Cultural Anthropology is the journal of the Society for Cultural Anthropology, a section of the American Anthropological Association. It is one of 22 journals published by the AAA, and it is widely regarded as one of the flagship journals of its discipline. The journal is edited by Charles D. Piot and Anne Allison, both professors of cultural anthropology at Duke University.
Here in the Libraries, we’re especially excited about this development, not only because it’s a great step in promoting broader access to academic research, but because we will be supporting the back end of the publication process.
In fact, this is the fourth peer-reviewed, open-access scholarly journal the Libraries are helping to publish. As part of a series of efforts at Duke to promote open access as an institutional priority, the Libraries piloted an open-access publishing service in 2011, starting with three journals: Greek, Roman, and Byzantine Studies (published in print since 1958); andererseits, a journal of Transatlantic German Studies; and Vivliofika, a journal of 18th-century Russian Studies.
The addition of Cultural Anthropology confirms the success of that pilot and takes the experiment to a new level. Cultural Anthropology is a major, high-impact journal read by scholars around the world.
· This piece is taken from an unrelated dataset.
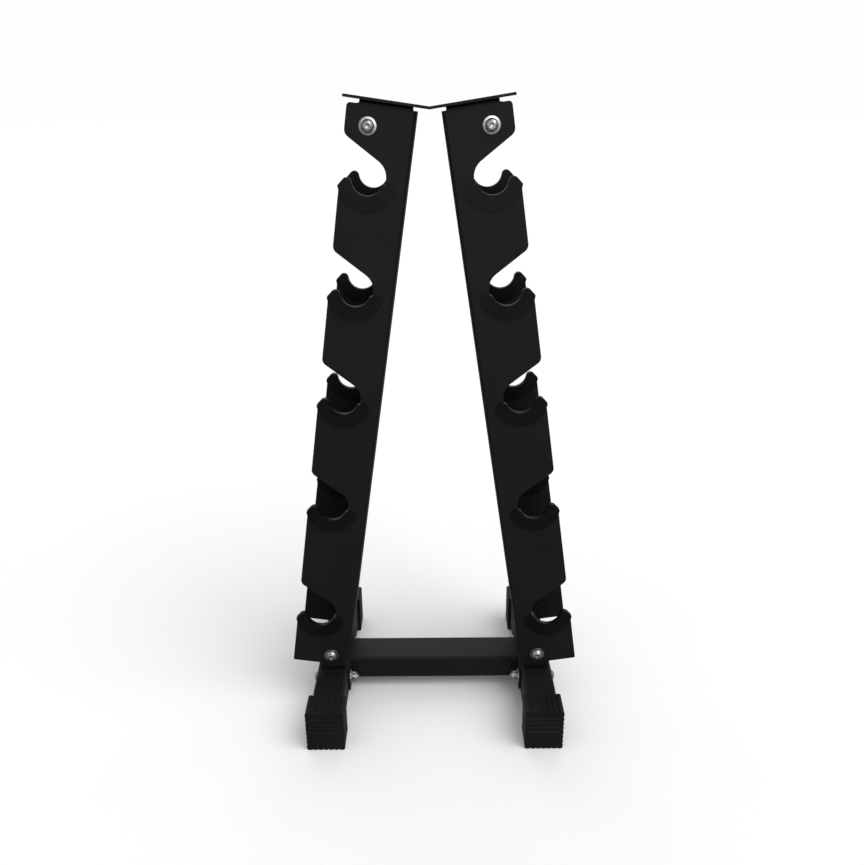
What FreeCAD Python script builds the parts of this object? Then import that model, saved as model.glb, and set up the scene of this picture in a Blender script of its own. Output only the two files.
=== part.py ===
"""Five-tier A-frame dumbbell rack, in millimetres.

Two folded channels lean towards each other on two foot tubes. Each channel has five hooks cut
in its front flange and five in its back flange, and every hook wears a moulded liner.

Frame: +Z up, +X to the right, the front of the rack looks along -Y. The origin is on the floor,
in the middle of the footprint. A tower is one channel with its liners: its own coordinates are
u (out from the web's inner face), y, and z (up along the channel from its lower end).
"""
import FreeCAD, Part
import math
import os

import Sketcher

DOC = FreeCAD.newDocument("dumbbell_rack")

# Driving sizes: name, value, meaning.
SIZES = [
    # cradles along a channel, from its lower end up
    ("lowest_cradle", 76.5, "lower end of a channel to the centre of tier 5's cradle"),
    ("pitch_five_four", 156.6, "cradle 5 to cradle 4"),
    ("pitch_four_three", 141.7, "cradle 4 to cradle 3"),
    ("pitch_three_two", 129.8, "cradle 3 to cradle 2"),
    ("pitch_two_one", 121.6, "cradle 2 to cradle 1"),
    ("head_length", 73.8, "centre of tier 1's cradle to the channel's upper end"),
    # channel section
    ("channel_depth", 100.0, "front flange face to back flange face"),
    ("flange_width", 73.0, "web's inner face to the flange's free edge"),
    ("sheet", 2.5, "thickness of the folded sheet"),
    ("bend_radius", 4.0, "outer radius of the channel's bends"),
    ("lean_angle", 8.45, "lean of each channel from upright, degrees"),
    ("top_gap", 26.4, "between the two webs at their upper ends"),
    # hook outline
    ("handle_radius", 17.0, "radius of a cradle, where the handle lies"),
    ("cradle_inset", 43.6, "web's inner face to the centre of a cradle"),
    ("throat_rise", 2.43, "straight run of an opening's inner edge above the cradle's centre"),
    ("slope_angle", 30.0, "slope of the opening's upper edge, degrees"),
    ("blade_round", 9.0, "radius at the outer end of the slope"),
    ("head_round", 4.0, "radius of a flange's upper outer corner"),
    ("toe_round", 2.0, "radius of a flange's lower outer corner"),
    # liner
    ("liner_rim", 3.0, "liner thickness between the handle and the sheet"),
    ("liner_side", 1.8, "liner thickness on each face of the sheet"),
    ("liner_clearance", 0.1, "gap between the liner's groove and each face of the sheet"),
    ("crescent_radius", 31.9, "outer arc of the liner"),
    ("crescent_drop", 1.8, "centre of the outer arc below the centre of the cradle"),
    ("inner_lobe_angle", 21.0, "inner lobe below the centre of the cradle, degrees"),
    ("outer_lobe_angle", 16.0, "outer lobe below the centre of the cradle, degrees"),
    ("outer_lobe_radius", 5.4, "radius of the outer lobe"),
    ("flank_angle", 35.0, "slant of the outer lobe's flank from upright, degrees"),
    ("hook_cover", 2.2, "liner thickness over the slanted side of the hook"),
    ("tip_round", 2.0, "rounding of the outer lobe's tip"),
    ("liner_edge", 0.7, "rounding of the liner's edges"),
    # feet
    ("foot_size", 40.0, "side of the square foot tube"),
    ("foot_wall", 2.0, "wall of the foot tube and the crossbar"),
    ("tube_corner", 3.2, "outer corner radius of the tubes"),
    ("foot_length", 279.2, "length of a foot tube, front to back"),
    ("foot_inset", 0.94, "channel's lower inner corner out to the foot tube's inner face"),
    ("cap_length", 34.5, "length of an end cap"),
    ("cap_end", 5.0, "thickness of a cap's closed end"),
    ("cap_wall", 4.0, "thickness of a cap beside the tube"),
    ("cap_top", 7.0, "thickness of a cap above the tube"),
    ("cap_sole", 10.0, "thickness of a cap under the tube"),
    ("cap_corner", 3.0, "corner radius of a cap"),
    ("flute_pitch", 6.7, "between two flutes of a cap"),
    ("flute_radius", 1.7, "radius of a flute"),
    ("flute_depth", 1.4, "depth of a flute"),
    ("end_flute_drop", 9.7, "top of a cap down to the highest flute of its closed end"),
    ("end_flute_border", 3.0, "plain border beside the flutes of a cap's closed end"),
    # crossbar
    ("bar_depth", 47.4, "crossbar, front to back"),
    ("bar_height", 33.0, "crossbar, height"),
    ("bar_drop", 0.6, "top of the crossbar below the top of the foot tubes"),
    ("end_plate_length", 100.0, "crossbar end plate, front to back"),
    ("end_plate_round", 8.0, "lower corner radius of a crossbar end plate"),
    ("end_plate_lift", 2.0, "bottom of a foot tube to the lower edge of an end plate"),
    ("bar_bolt_spacing", 76.0, "between the two bolts of a crossbar end plate"),
    # brackets
    ("channel_rise", 6.6, "channel's lower inner corner above the foot tube"),
    ("foot_bracket_width", 32.0, "foot bracket, along X"),
    ("foot_bracket_height", 36.0, "foot bracket, height"),
    ("lower_bolt_rise", 13.5, "lower end of a channel to its lower bolts"),
    ("head_bracket_inset", 5.6, "web's inner face to the near end of the head bracket"),
    ("head_bracket_length", 55.0, "head bracket, along the flange"),
    ("head_bracket_height", 40.0, "head bracket, height"),
    ("head_bolt_inset", 48.9, "web's inner face to the head bolts"),
    ("head_bolt_drop", 20.6, "channel's upper end to the head bolts"),
    # top plate
    ("plate_thickness", 3.0, "thickness of the top plate"),
    ("plate_rise", 4.2, "channel's upper end to the underside of the top plate"),
    ("plate_overhang", 4.7, "wing of the top plate beyond the flange's edge"),
    ("plate_side", 5.0, "top plate beyond the front and back flanges"),
    ("plate_bend", 8.0, "outer radius of the top plate's fold"),
    # fasteners, M8
    ("bolt_size", 8.0, "diameter of the bolts"),
    ("hole_play", 1.0, "bolt holes wider than the bolts"),
    ("thread_clearance", 0.1, "gap round a bolt in its nut"),
    ("bolt_head", 14.0, "diameter of the button heads"),
    ("bolt_head_crown", 7.0, "diameter of the flat crown of the button heads"),
    ("bolt_head_height", 4.4, "height of the button heads"),
    ("bolt_head_rim", 1.0, "straight rim of the button heads"),
    ("socket_width", 5.0, "hexagon socket, across flats"),
    ("socket_depth", 2.6, "depth of the hexagon socket"),
    ("flange_bolt_end", 1.4, "bolts through the flanges beyond their nuts"),
    ("bar_bolt_end", 2.3, "bolts through the foot tubes beyond their nuts"),
    ("washer_size", 19.0, "outer diameter of the washers"),
    ("washer_play", 0.4, "bore of the washers wider than the bolts"),
    ("washer_thickness", 1.6, "thickness of the washers"),
    ("nut_width", 13.0, "lock nut, across flats"),
    ("nut_height", 8.0, "height of the lock nuts"),
    ("nut_collar", 2.6, "height of the lock nuts' round collar"),
]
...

It is also one of the first flagship journals in the interpretive social sciences to transition to a fully open access model. (Although the push for open access has spread throughout medicine and the sciences, it has been slower to catch on in the humanities and social sciences.)
The Society for Cultural Anthropology recently redesigned the journal’s website, which will act as the front end of the online publication. (The new design nicely complements the print version distributed to subscribers.) But the back end of the editorial process will use a free, open-source platform known as Open Journal Systems that is hosted and managed by the Duke University Libraries.
The Open Journal Systems software was developed by the Public Knowledge Project, a partnership of Canadian and U.S. universities and libraries, specifically to manage the overhead of creating and sustaining academic journals. More than 11,500 scholarly journals currently use the software as their publishing platform.
Open Journal Systems is structured to help editors manage the publishing process, from receiving submissions to peer review, editing, layout, and publication. It allows both editors and contributors to track and manage articles as they move through the pipeline, so that the publication process is prompt, efficient, and transparent.
In recent years, as scholars have sought to increase the reach and impact of their work using new technologies, and universities and funding agencies have pushed for greater access to the research they support, open-access publishing has emerged as an alternative to the traditional fee- and subscription-based model of scholarly publishing, which limits access to those who can pay for it. “Libraries have always worked to increase access to information, and at Duke we’ve made a concerted effort to support emerging practices in scholarly communication,” said Paolo Mangiafico, Coordinator of Scholarly Communications Technology. “So we are glad to be able to partner with Duke scholars and their scholarly societies to experiment with new models to achieve these goals.”